Local media reports indicate that residents living within the Space Coast, which encompasses the region that houses the Kennedy Space Center and the Cape Canaveral Air Force Station, had their homes rattled on Friday evening by an unidentified force.
While many were quick to believe that it was an earthquake, that simply wasn't the case. The earthquake-like incident wasn't even picked up on monitors manned by the US Geological Survey, and was instead reported on by concerned locals via social media.
"I felt my sliding doors vibrating for a solid two-and-a-half minutes," Milenka Smith, a local resident who believed that the shaking was caused by a space launch, wrote on Facebook. "I left my bedroom and I went to the front door to look for a rocket… but I thought I might have missed it."
Paul Earle, a seismologist with the US Geological Survey, told Florida Today on Monday that after conducting an investigation into the suspected quake, officials didn't find any evidence to back up such claims.
"We looked into this, and we didn't see any evidence of a tectonic earthquake," he told the publication. "It could have been something that didn't originate in the ground. It could be something like a hypersonic jet, munitions… or a sonic boom."

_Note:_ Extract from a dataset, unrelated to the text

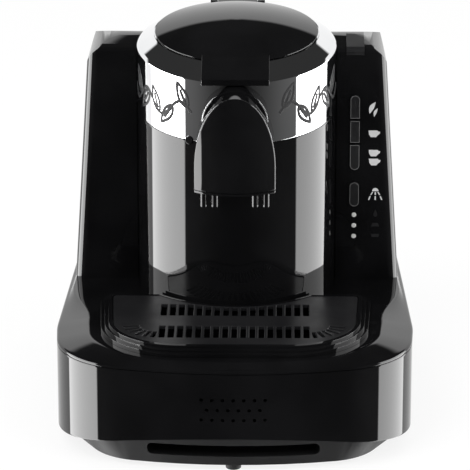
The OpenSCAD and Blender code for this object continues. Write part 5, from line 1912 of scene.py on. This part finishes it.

"Unfortunately, we can't give a definitive answer on exactly what it was," he added.
As it turns out, the US military was also not the cause of all of the ruckus.
In a statement to the outlet, officials with Patrick Air Force Base, which is situated in the Space Coast region, indicated that no military exercises were being performed at the time.
"We've been informed that there have been reports of a rumbling noise in the Space Coast area this past Friday. Having checked with our local organizations within the 45th Space Wing, it does not appear to have come from us," reads the release.
So if it wasn't an earthquake or a sonic boom caused by US jets, what could've caused the great shake of March 2019? A fireball? Aliens plotting against Earthlings? It's anyone's guess at this point.
Wanting to drive home the point that an earthquake likely wasn't the cause of the phenomenon, Earle stressed that the Sunshine State was "one of the least seismically active states," on account of it sitting on porous limestone and bedrock and not being located near any tectonic plate boundaries.
"These [earthquakes] are very rare for Florida," he said. That said, Floridians living in the town of Jay recently experienced a 2.6-magnitude earthquake. It did not cause any significant damage.